IOWait definition & properties
IOWait (usually labeled %wa in top) is a sub-category of idle (%idle is usually expressed as all idle except defined subcategories), meaning the CPU is not doing anything. Therefore, as long as there is another process that the CPU could be processing, it will do so. Additionally, idle, user, system, iowait, etc are a measurement with respect to the CPU. In other words, you can think of iowait as the idle caused by waiting for io.
Precisely, iowait is time spent receiving and handling hardware interrupts as a percentage of processor ticks. Software interrupts usually are labled separately as %si.

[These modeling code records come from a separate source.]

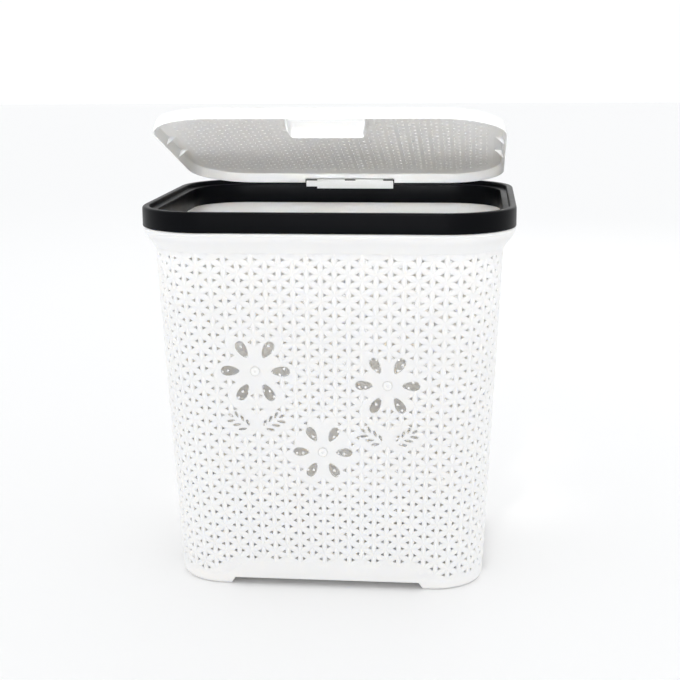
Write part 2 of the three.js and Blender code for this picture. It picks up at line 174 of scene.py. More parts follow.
PLATE_LOW, PLATE_TOP, PLATE_SKIN = 453.5, 464.5, 2
PLATE_GROOVE = {"low": 456.2, "width": 0.7, "depth": 0.5}
PLATE_CORNER = 15.5  # the length of the piece missing from the plate's lower left corner
BRACKET_GAP = 0.35  # between the bracket and the ring
BRACKET_SHELF = 1.8
BRACKET_POST = 2.4
BRACKET_LEGS = (-34, 34)
LEG_HALF, LEG_DROP, LEG_BACK, LEG_SKIN = 6, 4.5, 1.2, 2
LEG_SLOT = {"half": 6.35, "front": 175.6, "back": 178.3}
PAST = 1  # how far cutters reach past what they cut

# ---------------------------------------------------------------- camera, light and floor

# Places and lengths in this section are metres.
CAMERA_PLACE = (0.1794, -1.6865, 0.6608)
CAMERA_YAW, CAMERA_PITCH, CAMERA_ROLL = (math.radians(a) for a in (5.973, 10.997, -0.474))
CAMERA_LENS = 70.65
CAMERA_SHIFT = -0.063

STUDIO_TONE = (0.985, 0.992, 1, 1)
STUDIO_STRENGTH = 1.02
FLOOR_TONE = (0.95, 0.95, 0.95, 1)
FLOOR_ROUGHNESS = 0.7
FLOOR_REACH = 12
MIDDLE = (0, 0, 0.25)  # the middle of the hamper
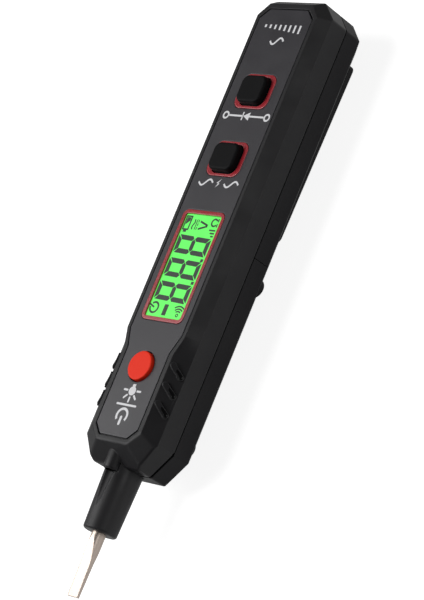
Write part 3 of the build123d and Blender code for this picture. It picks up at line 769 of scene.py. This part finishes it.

Importance & Potential misconception
IOWait is important because it often is a key metric to know if you’re bottlenecked on IO. But absense of iowait does not necessarily mean your application is not bottlenecked on IO. Consider two applications running on a system. If program 1 is heavily io bottlenecked and program 2 is a heavy CPU user, the %user + %system of CPU may still be something like ~100% and correspondingly, iowait would show 0. But that’s just because program 2 is intensive and relatively appear to say nothing about program 1 because all this is from the CPU’s point of view.
Tools to Detect IOWait
These are very basic tools often found in linux (if not all) systems. Some may require additional repos.
- top – This will be the simplest way in linux system. Just type “top”.
- iostat – More detailed with regarding to IO. Personally, I really thing the -x flag (extended) is quite essential. Part of sysstat package.
- iotop – like top but just for io.
- sar – This will display stats over history.
Reducing IOWait
- Make sure that you have enough physical memory. If you run out of RAM and your OS starts to use the disk for cache, you will have a bad time.
- Defrag or keep sufficient space left in the drive. Any drive over 90% (roughly) will have difficulty preventing fragmentation of the disk.
- Optimize your software. Use memory based caching techniques to reduce the request to your drive.
- If you have a software that makes very frequent disk calls but the files are temporary and does not need to be kept over time, try using ramdisk.
- Also, as we are now almost entering 2013, in addition to above, the option of simply awesome IO storage devices are affordable, namely SSDs. SSDs are awesome!!!
What happens if iowait reaches 20, it is always 20 on our db servers
Then it’s most likely that you are reaching an IO based bottleneck. I suggest you upgrade your IO throughput either by increasing hardware or optimizing your software.
Can you please explain the same with an example? may be a sar output like-
%user %nice %system %iowait %steal %idle
23.52 1.34 9.68 2.39 0.00 63.07
Thank you!
That means under specified user, 23% of the CPU is being used. Nice is when it’s priority is specified, like lower than others so that it doesn’t hog the CPU. System is a step above the user but ultimately is run by your program. So usually, user + system can be seen as one. User + nice + system is all active CPU usage. Your IOWait of 2.39 means you have some processes that are waiting for IO to respond and can’t proceed otherwise. Steal is a bit complicated to say in a few words but you don’t seem to have any going on and it’s only in VM system. Your idle is 63, which you can interpret as it’s not doing anything 63% of the time.
What is a good IOwait value depends on what you’re running. Like if it was a download server, it’ll still be stable even at like 50%. If it’s a frequent high speed response system, like a database server, even 1% of IOWait can be felt quite severely.
Defrag? In Linux?
Could you elaborate? (Yes, I realize this is an old post.)
Thanks! I’m genuinely curious.
Most linux distros come with newer journaling system that doesn’t require much, if any defrags. But if your drive is too full (ex: 90%+) and actively used, it will still run into defragmentation problems. There are tools like e4defrag to defrag ext4, xfs_fsr for xfs, etc.